I wish I had the lyric sheet for this one- the vocal delivery is quiet, but edgy. And beautiful.

“I saw a little moth and the halo that the yellow lights gave off.”
“Coastal airport closure in the snow.”
“I guess you’ve heard I’ve got a little cough. So what? You’ve had your arm blown off.”
“Faceless vultures let us go.”

Both the song, and the album, comes to a close in an endless spiral scratch, when the needle get’s to the end of a record and that last groove has a sound. 5-hour Energy, Poland, 2017 resolves into a highly listenable piece of ambient drone. I’ve been listening to this one for a couple of months- four times while writing this review. If you get the vinyl version of Oversleepers International, you could literally play this song until you lose electricity. 5-hour Energy, Poland, 2017 is the most extremely well composed and artfully delivered song on Oversleepers International. The beat is light and totally non-rock, the music has a nice low-key vibe, the acoustic guitar riff is hypnotic, while the vocals tell a tale of horror (that lyrical subversion thing I mentioned earlier). The transition between the lyrics and melody to the final looping drone is nearly seamless. You don’t expect it, but when it arrives you just ride with it, because you don’t really notice, you’re just drifting. This is the longest song on the digital album (11:11) – but it’s also a summation- it’s the end of the story of Oversleepers International, and the beginning of the next Emperor X transform. Most of the earlier Emperor X albums end with a barn burner of defiant rage, but 5-hour energy, and Oversleepers International, is the work of a mature artist. Emperor X is still moving, still adapting, still learning.

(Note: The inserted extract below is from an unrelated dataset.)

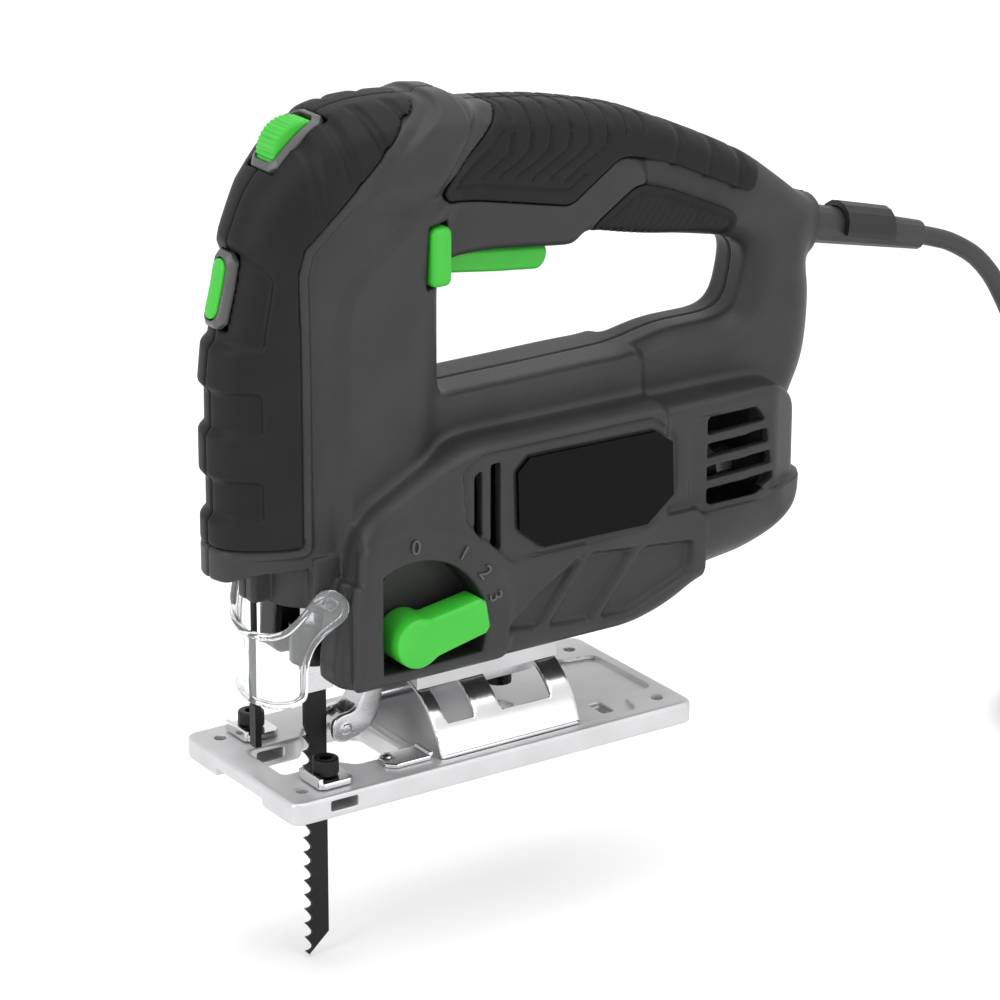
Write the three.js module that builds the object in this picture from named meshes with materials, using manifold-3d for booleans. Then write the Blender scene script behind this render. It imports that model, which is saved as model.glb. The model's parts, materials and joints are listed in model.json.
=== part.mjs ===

There is no answer to the calculus equation posed on Oversleepers International– there are open questions, dreams, and soul crushing realities packed into these 11 songs. Sometimes the they all intersect- and when the music locks in, and you find yourself like a dot on a very big map. If you want to get physically or emotionally from Point A to Point B on Emperor X’s map, you might have to run fast and far to find that place.

Note to self: I need to buy Emperor X a new pair of running shoes.